Cat colonies are groups of cats that have either been abandoned or born in the wild. Colony cats are generally labelled by residents and councils as ‘feral’, and are commonly blamed for killing native species and transmitting disease to humans.

Many councils around Australia practise ‘trap and kill’ programs to reduce colony cat numbers. However, studies have shown that the “trap and kill” method is ineffective in controlling cat colonies. Killing colony cats only creates a vacancy in the area that is desirable to new, un-de-sexed cats. This is due to the availability of food and shelter that supported the original colony, entices the new cats into the area, creating a never-ending problem cycle.

The only effective and humane solution to managing cat colonies is a trap, de-sex and release program.

The stigma that results in these cruel, ineffective kill programs is a result of two common myths about cat colonies, and these cats’ independence from humans.

Myth #1: Cat Colonies Decimate Native Species

Cats are widely blamed for the loss of native species, particularly in Australia. In reality, colony cats generally eat mice, rats, rabbits and garbage, and are commonly being fed by humans. The majority of native species loss can be attributed to:
  • urban and pastoral sprawl that destroys natural habitat
  • drought, fire and other acts of nature
  • soil erosion
  • chemical (pesticide) pollution of animals’ natural habitat

Myth #2: Cat Colonies Spread Disease to Humans

Colony cats are often thought to carry diseases that are harmful to humans. The truth, however, is that few diseases are transmitted this way. Most cat diseases only affect other cats, just as human illnesses mostly affect other humans. You are more likely to pick up a disease from gardening, public transport or from a co-worker, than a cat.

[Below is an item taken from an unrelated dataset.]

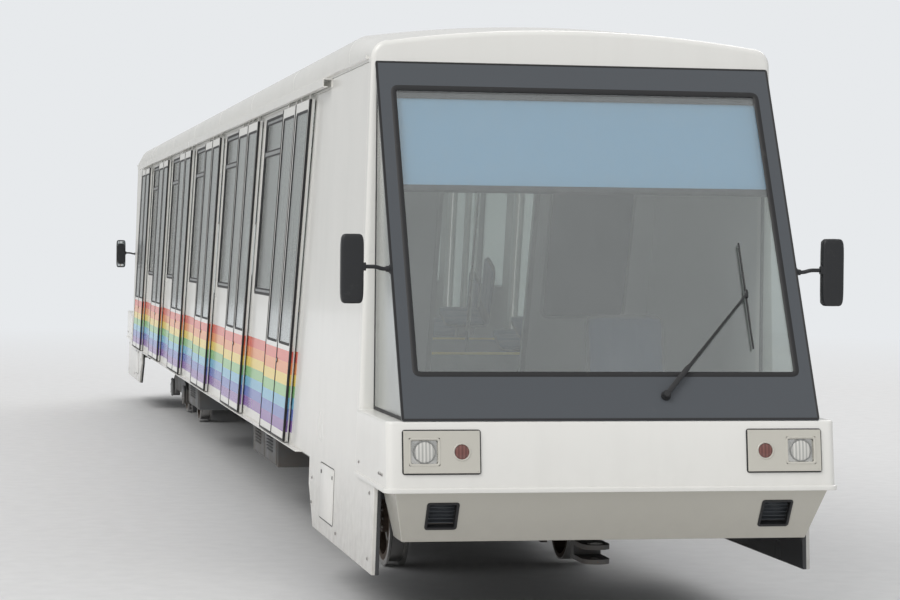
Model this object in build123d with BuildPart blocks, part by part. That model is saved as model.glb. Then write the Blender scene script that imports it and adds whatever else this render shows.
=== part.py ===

The Human Desire to Domesticate

Colony cats are self-reliant. They do not want to be cuddled or live indoors, do not seek to form attachments with humans, and do not have the same needs as companion animals. Unfortunately, humans see cats as ‘pets’ and colony cats’ independence often works against them, generating hostility when they don’t behave the way humans think they should.

Specism

Over 200 years of colonisation Australians have shot, trapped and poisoned trillions of animals. Our dichotomic attitude toward animals splits into those that appeal to our sense of nurturing and… all the rest. Those we eat and wear we call “stock” as, seemingly, this terminology denotes they are “things”, which justifies us doing whatever we wish, without taking into account their capacity for pain, suffering and pleasure. For the same reason we call selected other species, including wild cats, “feral” in order to vindicate anything we do to them. “Pet” or “pest” – semantics dictate our attitude to animals.